* **Record excerpts**:
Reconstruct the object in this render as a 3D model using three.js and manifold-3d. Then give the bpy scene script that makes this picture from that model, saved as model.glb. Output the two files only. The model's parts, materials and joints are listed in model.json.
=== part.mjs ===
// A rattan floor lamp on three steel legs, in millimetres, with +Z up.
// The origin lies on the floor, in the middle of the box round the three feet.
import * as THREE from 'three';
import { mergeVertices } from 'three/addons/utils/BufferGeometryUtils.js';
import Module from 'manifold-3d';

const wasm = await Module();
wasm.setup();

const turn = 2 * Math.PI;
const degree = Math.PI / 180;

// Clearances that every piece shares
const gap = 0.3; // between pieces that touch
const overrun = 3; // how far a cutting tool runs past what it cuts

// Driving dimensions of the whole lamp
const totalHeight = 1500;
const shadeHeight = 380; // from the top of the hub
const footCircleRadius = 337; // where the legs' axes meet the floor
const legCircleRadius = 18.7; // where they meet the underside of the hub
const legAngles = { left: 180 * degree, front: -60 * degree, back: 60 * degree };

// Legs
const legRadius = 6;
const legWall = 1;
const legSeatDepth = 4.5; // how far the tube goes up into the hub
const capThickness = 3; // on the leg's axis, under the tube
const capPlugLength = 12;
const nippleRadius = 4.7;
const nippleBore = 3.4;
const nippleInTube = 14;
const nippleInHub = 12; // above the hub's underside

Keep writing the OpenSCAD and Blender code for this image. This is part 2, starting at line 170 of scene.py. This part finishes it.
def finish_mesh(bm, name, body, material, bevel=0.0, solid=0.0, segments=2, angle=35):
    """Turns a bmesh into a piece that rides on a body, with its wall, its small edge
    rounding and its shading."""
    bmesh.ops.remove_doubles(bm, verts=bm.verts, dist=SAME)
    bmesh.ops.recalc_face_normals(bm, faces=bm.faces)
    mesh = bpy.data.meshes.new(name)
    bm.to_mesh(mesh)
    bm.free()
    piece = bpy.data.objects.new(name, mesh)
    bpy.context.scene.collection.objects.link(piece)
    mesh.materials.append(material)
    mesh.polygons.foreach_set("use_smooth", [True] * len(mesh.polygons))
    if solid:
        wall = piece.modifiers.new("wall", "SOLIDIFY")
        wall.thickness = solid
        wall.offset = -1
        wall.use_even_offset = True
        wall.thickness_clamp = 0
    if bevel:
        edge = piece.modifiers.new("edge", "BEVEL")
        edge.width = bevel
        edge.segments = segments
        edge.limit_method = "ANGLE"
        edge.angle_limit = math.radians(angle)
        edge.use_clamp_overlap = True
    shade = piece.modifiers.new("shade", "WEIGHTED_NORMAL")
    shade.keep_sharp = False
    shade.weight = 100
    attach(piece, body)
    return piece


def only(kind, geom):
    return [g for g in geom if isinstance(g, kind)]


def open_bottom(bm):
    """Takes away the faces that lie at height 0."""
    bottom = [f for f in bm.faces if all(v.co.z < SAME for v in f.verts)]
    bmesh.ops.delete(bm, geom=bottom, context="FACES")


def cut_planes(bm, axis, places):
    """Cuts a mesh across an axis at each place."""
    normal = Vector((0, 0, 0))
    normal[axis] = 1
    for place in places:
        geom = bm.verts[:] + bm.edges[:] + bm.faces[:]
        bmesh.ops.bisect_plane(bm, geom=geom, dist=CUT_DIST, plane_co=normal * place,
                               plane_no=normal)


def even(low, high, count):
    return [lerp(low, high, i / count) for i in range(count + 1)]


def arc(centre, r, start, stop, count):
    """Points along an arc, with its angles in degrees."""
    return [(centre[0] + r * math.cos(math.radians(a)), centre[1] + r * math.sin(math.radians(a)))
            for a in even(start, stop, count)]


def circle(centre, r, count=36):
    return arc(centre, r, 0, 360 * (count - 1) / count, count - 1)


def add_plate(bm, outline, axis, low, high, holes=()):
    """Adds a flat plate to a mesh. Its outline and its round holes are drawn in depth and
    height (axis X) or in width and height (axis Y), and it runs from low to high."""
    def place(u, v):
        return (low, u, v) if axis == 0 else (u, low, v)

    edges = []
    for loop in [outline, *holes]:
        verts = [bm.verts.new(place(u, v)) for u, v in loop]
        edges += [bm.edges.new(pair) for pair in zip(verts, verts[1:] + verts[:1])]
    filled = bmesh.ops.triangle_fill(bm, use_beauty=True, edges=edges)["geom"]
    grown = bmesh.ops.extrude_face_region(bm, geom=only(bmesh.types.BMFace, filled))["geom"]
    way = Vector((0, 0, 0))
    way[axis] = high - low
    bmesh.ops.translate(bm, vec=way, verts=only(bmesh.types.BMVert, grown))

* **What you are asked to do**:
Give the listing above again, word for word.

* **Answer**:
Reconstruct the object in this render as a 3D model using three.js and manifold-3d. Then give the bpy scene script that makes this picture from that model, saved as model.glb. Output the two files only. The model's parts, materials and joints are listed in model.json.
=== part.mjs ===
// A rattan floor lamp on three steel legs, in millimetres, with +Z up.
// The origin lies on the floor, in the middle of the box round the three feet.
import * as THREE from 'three';
import { mergeVertices } from 'three/addons/utils/BufferGeometryUtils.js';
import Module from 'manifold-3d';

const wasm = await Module();
wasm.setup();

const turn = 2 * Math.PI;
const degree = Math.PI / 180;

// Clearances that every piece shares
const gap = 0.3; // between pieces that touch
const overrun = 3; // how far a cutting tool runs past what it cuts

// Driving dimensions of the whole lamp
const totalHeight = 1500;
const shadeHeight = 380; // from the top of the hub
const footCircleRadius = 337; // where the legs' axes meet the floor
const legCircleRadius = 18.7; // where they meet the underside of the hub
const legAngles = { left: 180 * degree, front: -60 * degree, back: 60 * degree };

// Legs
const legRadius = 6;
const legWall = 1;
const legSeatDepth = 4.5; // how far the tube goes up into the hub
const capThickness = 3; // on the leg's axis, under the tube
const capPlugLength = 12;
const nippleRadius = 4.7;
const nippleBore = 3.4;
const nippleInTube = 14;
const nippleInHub = 12; // above the hub's underside

Keep writing the OpenSCAD and Blender code for this image. This is part 2, starting at line 170 of scene.py. This part finishes it.
def finish_mesh(bm, name, body, material, bevel=0.0, solid=0.0, segments=2, angle=35):
    """Turns a bmesh into a piece that rides on a body, with its wall, its small edge
    rounding and its shading."""
    bmesh.ops.remove_doubles(bm, verts=bm.verts, dist=SAME)
    bmesh.ops.recalc_face_normals(bm, faces=bm.faces)
    mesh = bpy.data.meshes.new(name)
    bm.to_mesh(mesh)
    bm.free()
    piece = bpy.data.objects.new(name, mesh)
    bpy.context.scene.collection.objects.link(piece)
    mesh.materials.append(material)
    mesh.polygons.foreach_set("use_smooth", [True] * len(mesh.polygons))
    if solid:
        wall = piece.modifiers.new("wall", "SOLIDIFY")
        wall.thickness = solid
        wall.offset = -1
        wall.use_even_offset = True
        wall.thickness_clamp = 0
    if bevel:
        edge = piece.modifiers.new("edge", "BEVEL")
        edge.width = bevel
        edge.segments = segments
        edge.limit_method = "ANGLE"
        edge.angle_limit = math.radians(angle)
        edge.use_clamp_overlap = True
    shade = piece.modifiers.new("shade", "WEIGHTED_NORMAL")
    shade.keep_sharp = False
    shade.weight = 100
    attach(piece, body)
    return piece


def only(kind, geom):
    return [g for g in geom if isinstance(g, kind)]


def open_bottom(bm):
    """Takes away the faces that lie at height 0."""
    bottom = [f for f in bm.faces if all(v.co.z < SAME for v in f.verts)]
    bmesh.ops.delete(bm, geom=bottom, context="FACES")


def cut_planes(bm, axis, places):
    """Cuts a mesh across an axis at each place."""
    normal = Vector((0, 0, 0))
    normal[axis] = 1
    for place in places:
        geom = bm.verts[:] + bm.edges[:] + bm.faces[:]
        bmesh.ops.bisect_plane(bm, geom=geom, dist=CUT_DIST, plane_co=normal * place,
                               plane_no=normal)


def even(low, high, count):
    return [lerp(low, high, i / count) for i in range(count + 1)]


def arc(centre, r, start, stop, count):
    """Points along an arc, with its angles in degrees."""
    return [(centre[0] + r * math.cos(math.radians(a)), centre[1] + r * math.sin(math.radians(a)))
            for a in even(start, stop, count)]


def circle(centre, r, count=36):
    return arc(centre, r, 0, 360 * (count - 1) / count, count - 1)


def add_plate(bm, outline, axis, low, high, holes=()):
    """Adds a flat plate to a mesh. Its outline and its round holes are drawn in depth and
    height (axis X) or in width and height (axis Y), and it runs from low to high."""
    def place(u, v):
        return (low, u, v) if axis == 0 else (u, low, v)

    edges = []
    for loop in [outline, *holes]:
        verts = [bm.verts.new(place(u, v)) for u, v in loop]
        edges += [bm.edges.new(pair) for pair in zip(verts, verts[1:] + verts[:1])]
    filled = bmesh.ops.triangle_fill(bm, use_beauty=True, edges=edges)["geom"]
    grown = bmesh.ops.extrude_face_region(bm, geom=only(bmesh.types.BMFace, filled))["geom"]
    way = Vector((0, 0, 0))
    way[axis] = high - low
    bmesh.ops.translate(bm, vec=way, verts=only(bmesh.types.BMVert, grown))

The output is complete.